A Mantes-la-Jolie, l'équipe de l'espace territorial s'est lancée. Il faut dire que « le taux d'insatisfaction des professionnels était important, la moitié des secteurs vacants, le public mécontent, et le partenariat inexistant », se souvient Agnès Etendard. La phase de diagnostic (un an) a permis à l'équipe de choisir un mode d'organisation par quartier, sans sectorisation, avec un accueil de proximité sans rendez-vous. Autre moment clé, la phase de communication en direction des partenaires, des habitants et des élus communaux. Conséquence ? Un dynamisme retrouvé autour d'un projet d'équipe, des actions innovantes sur les rails, des postes couverts, un partenariat relégitimé et un contrat d'objectif signé avec le conseil général : dix postes supplémentaires accordés à Mantes en contrepartie d'un suivi actif des parcours d'insertion des titulaires du RMI et des enfants placés.

Bien sûr, beaucoup reste à faire. Notamment, encourager les travailleurs sociaux à s'engager dans l'accompagnement social collectif. Si certains sont réticents, la majorité a le sentiment de ne pas savoir faire. Le département des Hauts-de-Seine a formé une centaine de professionnels pour redonner du punch à ceux qui s'essouf- flaient. A défaut de politique, cela peut servir de levier, commente une formatrice. En Seine-et-Marne, 10 % du travail du personnel doit être affecté au développement social local sur tout le territoire. Un objectif inscrit dans le plan de formation du personnel du service social avant de l'être dans le plan inter-services. Ailleurs, dans l'Essonne, le ras-le-bol du traitement individuel allié à la dynamique créée par le grand projet de ville mobilisent l'équipe de la circonscription de Grigny autour d'un nouveau projet de service et d'actions collectives. « Mais il va falloir que l'intendance suive en termes de personnel et de formation », précise Edouard Chastaing, responsable du centre départemental d'action sociale-protection maternelle et infantile.

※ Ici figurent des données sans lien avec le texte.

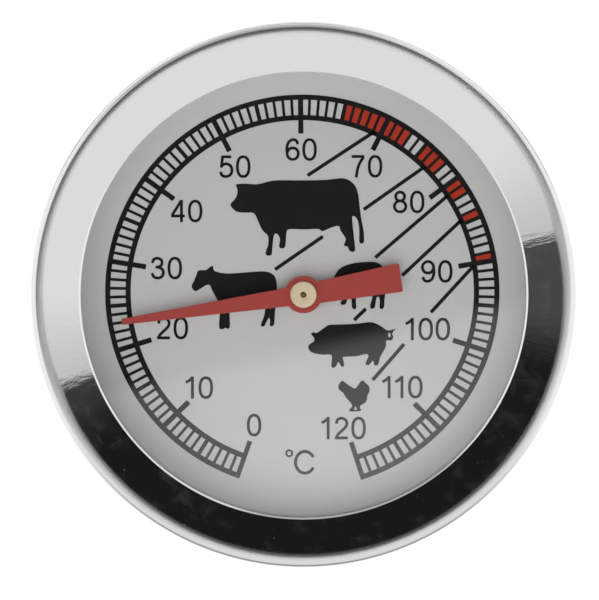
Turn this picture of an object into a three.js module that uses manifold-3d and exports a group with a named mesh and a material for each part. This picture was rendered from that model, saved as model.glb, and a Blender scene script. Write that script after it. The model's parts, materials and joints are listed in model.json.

« S'il faut se méfier des effets d'annonce ou d'affichage, le développement social local peut toutefois s'enraciner à partir d'initiatives multiples et de partenariats locaux inédits, reconnaît Chantal Cornier. Mais le chemin sera long. » Dominique Lallemand

LES DÉPARTEMENTS ENCORE PEU ENGAGÉS

Très peu de départements se sont véritablement engagés dans une démarche globale de développement social local. Parmi eux :l'Ariège, qui prévoyait de mettre en place des agents de développement social pour retisser des liens sociaux de proximité (3)  ; l'Eure-et-Loir, dont les circonscriptions s'orientent vers une démarche au niveau des « pays »  ; la Côte-d'Or, dont les travailleurs sociaux ont participé à la phase d'élaboration d'un programme d'aménagement du territoire ; l'Hérault, qui accompagne et forme ses équipes ; la Seine-et-Marne, l'Ille-et-Vilaine… A noter  : huit départements utilisent le terme de développement social dans l'intitulé de leurs services d'action sociale.

Notes

(1)  Les assises franciliennes du développement social, organisées par l'ODAS et l'Andass, les 30 et 31 janvier 2001 à Issy-les-Moulineaux (Hauts-de-Seine)  - Institut du développement social : 13, bd Saint-Michel - 75005 Paris - Tél. 01 56 81 02 69.

(2)  Voir ASH n° 2203 du 23-02-01.

(3)  Selon une étude de l'ODAS, non publiée, réalisée en 1999.